I wrote the first couple of chapters for Book 2 in the early Summer of 2017. It felt strange, writing something for which I did not have a title. Tentatively I was calling it Being Thuperman. But the story wasn’t so much about that as a continuation of the process of becoming from the first book. Also, we’re introduced to Will’s Papaw and Mamaw, who are mentioned in Book 1. Will is close to them, more so that his maternal Gram and Gramps who live several hours away in a suburb northwest of Chicago.
The title for Book 2, Homer Underby (Release Fall 2018) came to me around MLB’s All Star Break. There was a hashtag on Twitter ‘homerunderby’, applied to the annual contest among professional baseball’s best long-ball hitters. When I first read the hashtag, I saw ‘Homer Underby’. I guess, after having worked for The Home Depot for nearly 13 years, I was conditioned to see ‘Homer’ as a name, referring to the little guy in the company’s ads. I had no idea where that would lead, just that it needed to be the title for Book 2 and it would be a character introduced in the book.

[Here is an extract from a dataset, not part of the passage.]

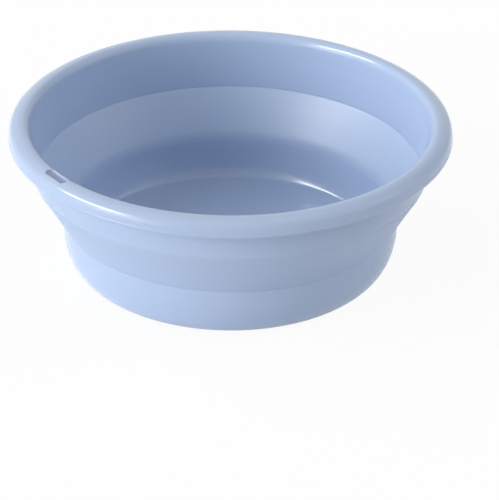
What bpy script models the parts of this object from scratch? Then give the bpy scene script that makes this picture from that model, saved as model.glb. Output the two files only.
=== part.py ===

Homer Underby takes place in the week following the events of Becoming Thuperman. Will and Sandra’s idyllic childhood is about to be interrupted as intruders from the outside step in and force the pair of budding superheroes to utilize their extraordinary powers to save each other and their families. Will discovers that Sandra has not been completely forthcoming about her magic. And Will learns that he is more like his Papaw than his father, having inherited a family secret that usually skips a generation and that most of his ancestors considered a curse.
Will and Sandra are drawn into solving a decades-old mystery about the disappearance of a once prominent citizen of Normal and in the process learn that there is far more magic and intrigue in the world than either of them ever suspected.